# REQUEST
For the listing that follows, give again exactly the lines from the one with "Recreate this object" to the one with "import * as", including both.

# RECORD LIST
>>>>>

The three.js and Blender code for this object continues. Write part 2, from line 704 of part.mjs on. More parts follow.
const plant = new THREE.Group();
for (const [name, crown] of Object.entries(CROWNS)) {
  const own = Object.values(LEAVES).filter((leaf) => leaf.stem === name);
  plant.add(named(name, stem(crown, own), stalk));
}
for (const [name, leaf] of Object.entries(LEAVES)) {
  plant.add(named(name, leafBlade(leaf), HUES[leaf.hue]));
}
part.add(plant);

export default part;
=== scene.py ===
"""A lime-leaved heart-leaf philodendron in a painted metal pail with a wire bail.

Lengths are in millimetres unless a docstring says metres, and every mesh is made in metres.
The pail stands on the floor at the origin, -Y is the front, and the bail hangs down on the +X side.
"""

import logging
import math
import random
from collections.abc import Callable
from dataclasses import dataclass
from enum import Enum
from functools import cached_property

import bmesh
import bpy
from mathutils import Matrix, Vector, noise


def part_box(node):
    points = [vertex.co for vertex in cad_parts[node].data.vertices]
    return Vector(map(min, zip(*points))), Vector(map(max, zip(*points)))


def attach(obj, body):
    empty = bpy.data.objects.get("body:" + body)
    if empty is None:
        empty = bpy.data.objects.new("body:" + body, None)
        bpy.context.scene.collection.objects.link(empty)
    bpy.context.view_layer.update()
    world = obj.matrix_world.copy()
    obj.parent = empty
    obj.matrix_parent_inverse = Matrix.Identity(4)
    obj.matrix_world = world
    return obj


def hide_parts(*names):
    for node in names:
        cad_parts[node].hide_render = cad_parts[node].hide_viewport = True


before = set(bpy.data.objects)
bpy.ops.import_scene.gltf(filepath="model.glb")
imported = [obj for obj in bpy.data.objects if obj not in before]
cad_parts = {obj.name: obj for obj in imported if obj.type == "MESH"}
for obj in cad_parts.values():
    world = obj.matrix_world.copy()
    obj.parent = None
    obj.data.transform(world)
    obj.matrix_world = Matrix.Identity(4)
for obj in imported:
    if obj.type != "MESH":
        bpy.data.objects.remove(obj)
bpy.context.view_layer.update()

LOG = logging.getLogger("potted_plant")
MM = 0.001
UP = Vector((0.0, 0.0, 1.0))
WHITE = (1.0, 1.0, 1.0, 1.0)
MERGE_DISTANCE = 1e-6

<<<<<
>>>>>

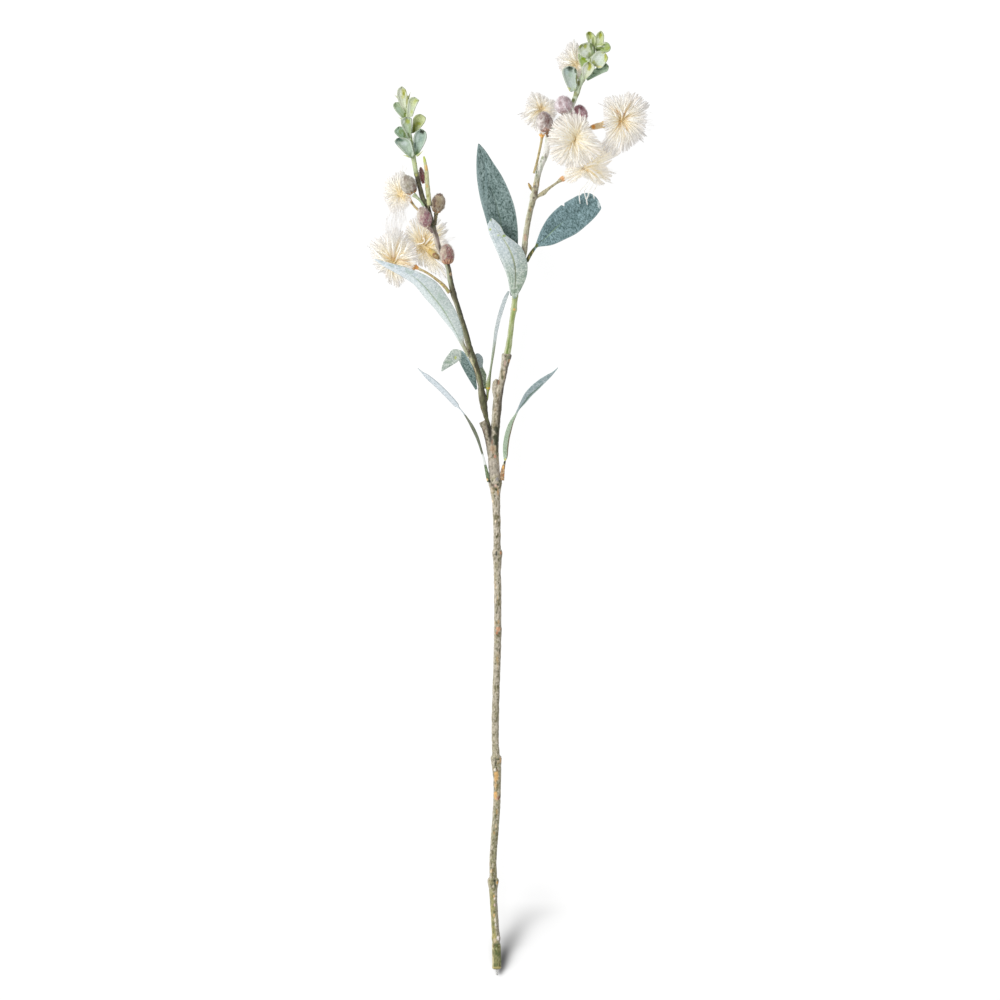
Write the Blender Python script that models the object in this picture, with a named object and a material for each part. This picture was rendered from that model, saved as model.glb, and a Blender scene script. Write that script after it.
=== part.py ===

<<<<<
>>>>>

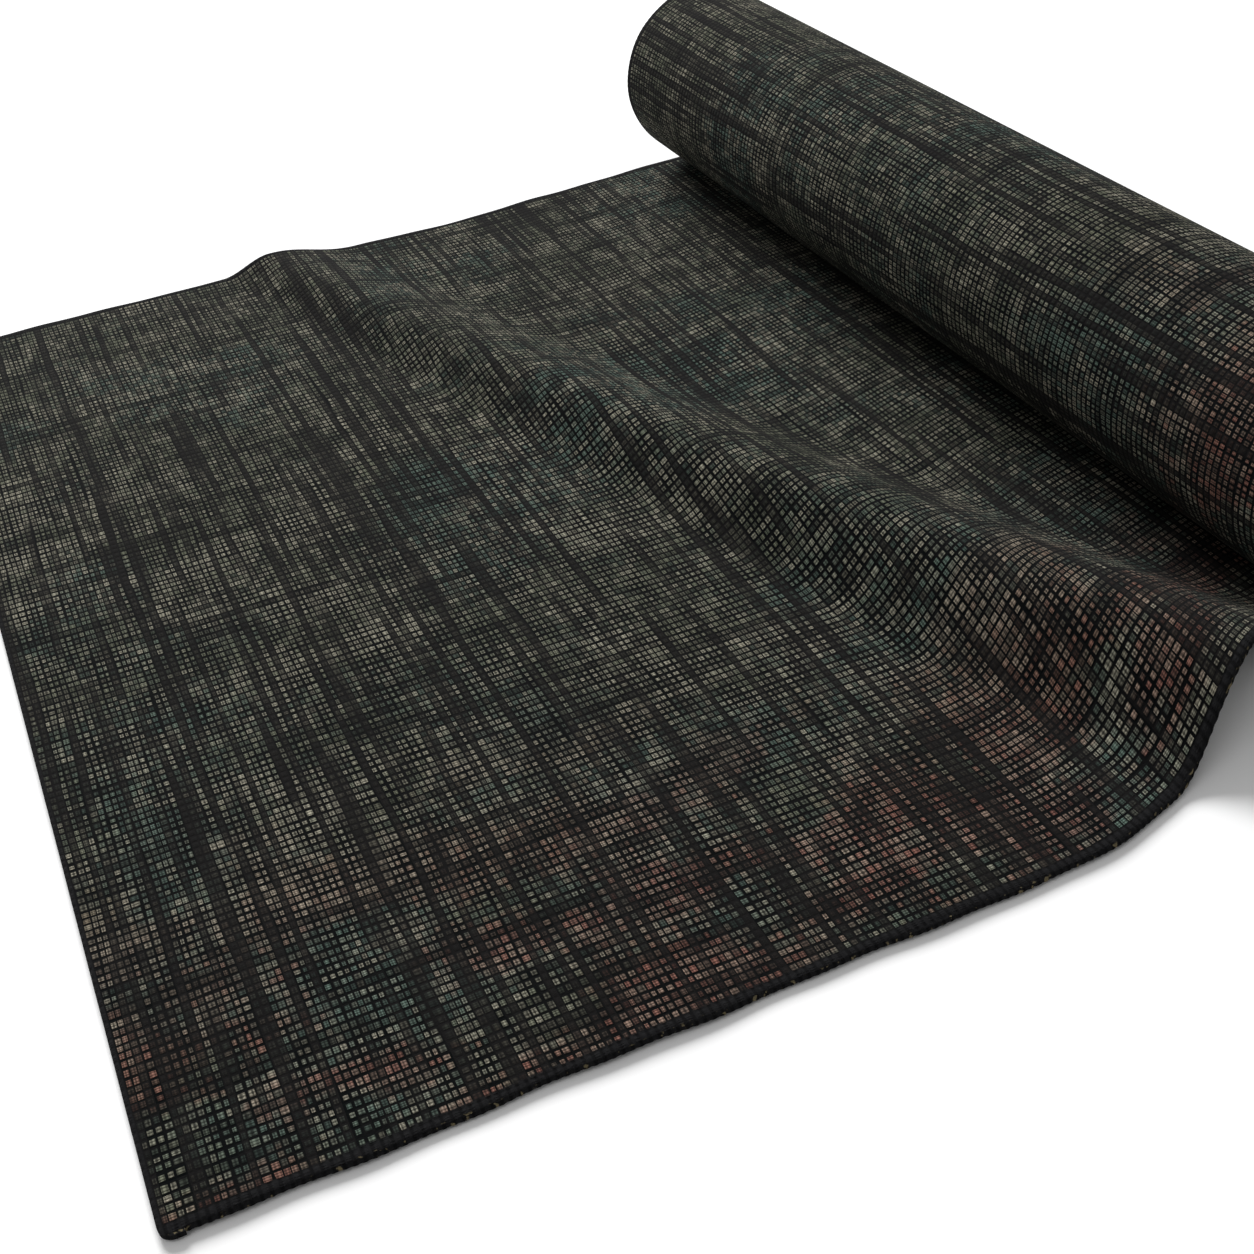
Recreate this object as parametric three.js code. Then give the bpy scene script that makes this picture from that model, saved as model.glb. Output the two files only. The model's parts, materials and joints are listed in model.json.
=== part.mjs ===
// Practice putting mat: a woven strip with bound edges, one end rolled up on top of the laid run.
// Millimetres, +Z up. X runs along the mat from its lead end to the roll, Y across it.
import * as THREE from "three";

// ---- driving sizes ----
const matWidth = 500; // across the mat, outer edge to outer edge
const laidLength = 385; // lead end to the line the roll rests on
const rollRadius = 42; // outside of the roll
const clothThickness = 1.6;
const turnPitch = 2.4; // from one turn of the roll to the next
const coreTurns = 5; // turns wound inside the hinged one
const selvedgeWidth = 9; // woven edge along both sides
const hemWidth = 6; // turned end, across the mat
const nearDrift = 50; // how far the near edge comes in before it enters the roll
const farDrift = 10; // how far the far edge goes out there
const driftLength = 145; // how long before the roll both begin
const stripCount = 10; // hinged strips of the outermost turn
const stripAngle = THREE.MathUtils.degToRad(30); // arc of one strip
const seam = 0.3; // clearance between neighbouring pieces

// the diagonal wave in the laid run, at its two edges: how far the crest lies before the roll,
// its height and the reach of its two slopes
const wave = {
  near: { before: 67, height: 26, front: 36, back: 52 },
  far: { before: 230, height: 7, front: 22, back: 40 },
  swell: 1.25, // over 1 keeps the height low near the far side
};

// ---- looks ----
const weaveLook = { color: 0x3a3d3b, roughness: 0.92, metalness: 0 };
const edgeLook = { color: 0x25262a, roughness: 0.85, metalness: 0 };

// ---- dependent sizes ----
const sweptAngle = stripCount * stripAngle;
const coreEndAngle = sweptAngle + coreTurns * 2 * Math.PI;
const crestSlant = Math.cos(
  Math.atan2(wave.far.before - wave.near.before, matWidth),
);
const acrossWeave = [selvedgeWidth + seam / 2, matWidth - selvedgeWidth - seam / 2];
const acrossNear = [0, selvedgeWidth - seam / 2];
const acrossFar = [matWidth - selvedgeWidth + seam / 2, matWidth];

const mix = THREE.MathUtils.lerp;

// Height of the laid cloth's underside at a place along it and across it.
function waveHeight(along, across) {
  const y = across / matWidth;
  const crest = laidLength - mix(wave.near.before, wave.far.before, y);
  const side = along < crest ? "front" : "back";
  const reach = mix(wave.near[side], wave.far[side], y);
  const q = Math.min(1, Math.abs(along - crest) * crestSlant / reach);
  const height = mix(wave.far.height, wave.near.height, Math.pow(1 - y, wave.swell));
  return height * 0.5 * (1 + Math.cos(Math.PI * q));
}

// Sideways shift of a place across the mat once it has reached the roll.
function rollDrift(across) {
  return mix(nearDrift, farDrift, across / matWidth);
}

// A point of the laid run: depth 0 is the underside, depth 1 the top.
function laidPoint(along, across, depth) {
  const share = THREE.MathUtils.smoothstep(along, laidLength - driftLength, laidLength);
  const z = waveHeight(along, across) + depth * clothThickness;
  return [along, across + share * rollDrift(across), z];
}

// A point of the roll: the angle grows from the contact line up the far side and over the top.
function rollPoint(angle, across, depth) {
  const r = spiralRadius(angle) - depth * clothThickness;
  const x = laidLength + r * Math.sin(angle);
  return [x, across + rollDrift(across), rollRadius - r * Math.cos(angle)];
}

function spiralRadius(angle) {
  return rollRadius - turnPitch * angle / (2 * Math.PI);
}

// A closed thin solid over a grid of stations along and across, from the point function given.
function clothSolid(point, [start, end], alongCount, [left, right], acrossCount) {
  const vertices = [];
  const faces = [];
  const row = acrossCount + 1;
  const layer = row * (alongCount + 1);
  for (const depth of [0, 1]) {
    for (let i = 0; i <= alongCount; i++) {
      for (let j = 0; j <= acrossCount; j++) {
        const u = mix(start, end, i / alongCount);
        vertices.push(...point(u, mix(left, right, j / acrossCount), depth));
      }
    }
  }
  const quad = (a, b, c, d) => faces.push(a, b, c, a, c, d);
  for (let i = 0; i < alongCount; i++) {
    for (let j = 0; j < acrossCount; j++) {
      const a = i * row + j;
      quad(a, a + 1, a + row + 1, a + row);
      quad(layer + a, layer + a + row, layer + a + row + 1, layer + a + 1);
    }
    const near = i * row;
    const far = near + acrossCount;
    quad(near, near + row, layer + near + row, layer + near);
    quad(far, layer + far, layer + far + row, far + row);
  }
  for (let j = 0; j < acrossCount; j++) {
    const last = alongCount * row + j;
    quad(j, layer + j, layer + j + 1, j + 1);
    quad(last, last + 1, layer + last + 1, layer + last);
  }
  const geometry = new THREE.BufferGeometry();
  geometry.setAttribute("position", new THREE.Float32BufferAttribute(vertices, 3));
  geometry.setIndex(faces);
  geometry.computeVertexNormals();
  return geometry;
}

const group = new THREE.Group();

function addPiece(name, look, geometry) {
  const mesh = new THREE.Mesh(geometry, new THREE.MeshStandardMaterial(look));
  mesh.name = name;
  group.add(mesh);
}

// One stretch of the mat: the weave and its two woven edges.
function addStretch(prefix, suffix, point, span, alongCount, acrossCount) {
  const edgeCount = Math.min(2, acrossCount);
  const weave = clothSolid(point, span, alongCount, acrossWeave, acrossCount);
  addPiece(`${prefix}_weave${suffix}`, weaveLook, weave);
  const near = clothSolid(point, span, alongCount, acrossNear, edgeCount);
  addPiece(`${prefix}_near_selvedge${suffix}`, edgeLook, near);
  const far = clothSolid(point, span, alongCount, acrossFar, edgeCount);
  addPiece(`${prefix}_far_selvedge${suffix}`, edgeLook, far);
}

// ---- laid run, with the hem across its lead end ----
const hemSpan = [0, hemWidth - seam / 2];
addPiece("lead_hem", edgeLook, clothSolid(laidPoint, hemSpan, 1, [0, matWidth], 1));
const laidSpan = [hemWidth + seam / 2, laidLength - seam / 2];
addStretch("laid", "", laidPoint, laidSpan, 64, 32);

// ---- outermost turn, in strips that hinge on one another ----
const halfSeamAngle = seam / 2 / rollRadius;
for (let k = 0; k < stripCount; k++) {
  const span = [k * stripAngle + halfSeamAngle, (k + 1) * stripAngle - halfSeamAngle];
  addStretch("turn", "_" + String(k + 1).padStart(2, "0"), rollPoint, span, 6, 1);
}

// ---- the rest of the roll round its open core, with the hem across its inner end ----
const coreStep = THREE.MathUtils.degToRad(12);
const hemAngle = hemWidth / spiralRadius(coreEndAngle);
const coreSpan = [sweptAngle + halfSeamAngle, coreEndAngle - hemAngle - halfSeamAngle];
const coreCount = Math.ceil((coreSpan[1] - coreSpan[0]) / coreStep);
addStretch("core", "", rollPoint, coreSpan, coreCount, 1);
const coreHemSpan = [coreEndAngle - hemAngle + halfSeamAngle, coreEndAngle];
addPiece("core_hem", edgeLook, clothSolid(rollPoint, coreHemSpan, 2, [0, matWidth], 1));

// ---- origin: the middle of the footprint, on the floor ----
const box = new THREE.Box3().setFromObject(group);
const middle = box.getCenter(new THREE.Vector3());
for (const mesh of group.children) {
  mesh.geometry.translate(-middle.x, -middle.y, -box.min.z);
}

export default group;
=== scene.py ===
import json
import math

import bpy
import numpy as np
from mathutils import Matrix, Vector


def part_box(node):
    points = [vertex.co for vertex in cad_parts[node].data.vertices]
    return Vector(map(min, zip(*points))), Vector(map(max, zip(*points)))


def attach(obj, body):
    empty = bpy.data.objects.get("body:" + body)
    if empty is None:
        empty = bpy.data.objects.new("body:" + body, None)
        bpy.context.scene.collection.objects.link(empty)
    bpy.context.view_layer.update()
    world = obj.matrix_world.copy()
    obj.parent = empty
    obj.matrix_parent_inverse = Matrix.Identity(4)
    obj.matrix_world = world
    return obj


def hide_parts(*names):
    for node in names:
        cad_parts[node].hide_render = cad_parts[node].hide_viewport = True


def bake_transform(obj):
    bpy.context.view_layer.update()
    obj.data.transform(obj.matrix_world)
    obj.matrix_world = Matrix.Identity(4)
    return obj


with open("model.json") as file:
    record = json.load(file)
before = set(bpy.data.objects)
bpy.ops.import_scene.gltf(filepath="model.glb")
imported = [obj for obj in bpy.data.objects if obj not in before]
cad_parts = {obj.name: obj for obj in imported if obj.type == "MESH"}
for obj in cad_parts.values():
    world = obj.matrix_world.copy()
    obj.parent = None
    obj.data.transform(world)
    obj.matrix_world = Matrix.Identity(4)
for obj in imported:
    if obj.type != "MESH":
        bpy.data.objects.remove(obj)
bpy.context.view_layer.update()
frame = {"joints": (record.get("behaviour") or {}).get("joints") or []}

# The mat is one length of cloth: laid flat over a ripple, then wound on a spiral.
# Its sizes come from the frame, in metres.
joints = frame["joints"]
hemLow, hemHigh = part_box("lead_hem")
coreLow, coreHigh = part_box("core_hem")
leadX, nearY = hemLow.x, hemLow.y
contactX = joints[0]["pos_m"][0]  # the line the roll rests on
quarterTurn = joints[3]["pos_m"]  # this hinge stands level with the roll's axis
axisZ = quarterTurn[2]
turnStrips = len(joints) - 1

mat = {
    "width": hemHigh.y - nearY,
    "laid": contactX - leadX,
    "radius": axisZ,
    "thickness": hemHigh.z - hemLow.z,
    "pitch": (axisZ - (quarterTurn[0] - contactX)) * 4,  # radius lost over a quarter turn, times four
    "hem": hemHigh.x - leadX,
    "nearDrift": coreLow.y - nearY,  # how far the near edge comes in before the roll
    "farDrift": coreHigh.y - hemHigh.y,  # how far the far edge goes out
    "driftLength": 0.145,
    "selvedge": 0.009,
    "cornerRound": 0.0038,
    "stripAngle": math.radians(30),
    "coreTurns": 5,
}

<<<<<

# WRITTEN ANSWER
Recreate this object as parametric three.js code. Then give the bpy scene script that makes this picture from that model, saved as model.glb. Output the two files only. The model's parts, materials and joints are listed in model.json.
=== part.mjs ===
// Practice putting mat: a woven strip with bound edges, one end rolled up on top of the laid run.
// Millimetres, +Z up. X runs along the mat from its lead end to the roll, Y across it.
import * as THREE from "three";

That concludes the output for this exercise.